Don`t waste your time and money
This is the most tedious book I have ever read.I read it together with other members of a book club and nobody liked it. It was full of self pity and unlikeable characters. How it won the Booker Prize I don`t understand. At the book club we even joked about having a ritual burning of it as we disliked it so much.
A short-story dragged beyond its natural length
The Booker Prize is known as much for its occasional mis-fires as it is for recognising and rewarding brilliance. One thing's for sure; this 2007 winner is unlikely to trouble future compilers of 'Best of Booker' lists. In some ways it is surprising that it won simply because it is so close in its central themes to the winner two years before, John Banville's The Sea, which also deals with dysfunctional relationships, childhood memories, and the guilt and grief felt after a family death. But while Banville's book is a must-read masterpiece and worthy prize-winner; The Gathering is not...
This reader's frustration with The Gathering was amplified by the fact that it starts wonderfully and raises expectations to a level that it ultimately disappoints. There's no doubting Enright's 'technical' writing skills, and she has a particular way with metaphor, and a dark humour runs through her work. The opening chapter, only two pages long, is brilliant, setting the scene, establishing intrigue and a sense of dread - what memories, however uncertain, will the narrator invoke?
The novel reaches its high-point in Chapter 2 as the narrator goes to break the news of her brother's death to her sainted mother, and this big, brawling Irish family's history begins to spill out and show its cracks. But from here, as Enright has her narrator imagining - in endless detail - the lives and thoughts of her grandparents' generation and the hazy memories from her own childhood, in order to bring sense to her own situation now, the book begins to suffer seriously from being over-written and a complete loss of narrative momentum. At only 250 pages, the book feels twice as long, and comes across as a good short-story that's been stretched un-naturally to fit a novel's form.
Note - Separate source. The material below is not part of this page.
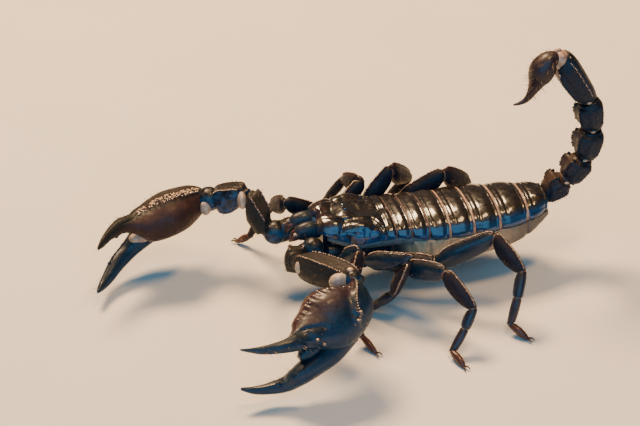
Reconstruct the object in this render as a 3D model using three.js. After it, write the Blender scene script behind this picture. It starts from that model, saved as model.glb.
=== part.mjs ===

While the book is essentially an exploration of uncertainty and memory, and how family history defines the self, I feel that Enright uses this to get away with some lazy thinking. For example, we are asked to accept that the brother's suicide was an absolutely inevitable outcome stemming from the abuse he suffered as a child. Really? An exploration of why some children 'survive' abuse and others don't, might have been more helpful - what else was in Liam's pysche that drove him into a life as an alcoholic drifter? Was that as responsible for his death as what happened to him as child? Enright's abstract and experimental style seems to imply that this doesn't matter, it's not really what the book is 'about' anyway, which is true enough but seems like a cop-out to me.
While none of Enright's characters, including the narrator, are exactly sympathetic, the men are particularly unpleasant and to my mind close to an easy stereotype. Enright is too artful to write that she thinks men are essentially rather thick and emotionally one-dimensional beings, led not by their brains but by what's in their trousers, but that's clearly her view based on the characterisations here. Sex is a heavy underlying theme, in Enright's view an elemental force that drives us to do things we would rather not do, and at no point is it suggested that to be human is actually to have the intelligence and will-power to overcome animal instincts. This leaves the book with a rather depressing, fatalistic taint, and the ending, where a glimmer of hope is offered to narrator Veronica, seems a slightly artificial 'Hollywood-ending' and at odds with everything that's gone before.
Oh well, not a disaster then, because of the quality of the writing, but certainly not a high-point in the Booker Prize's chequered history.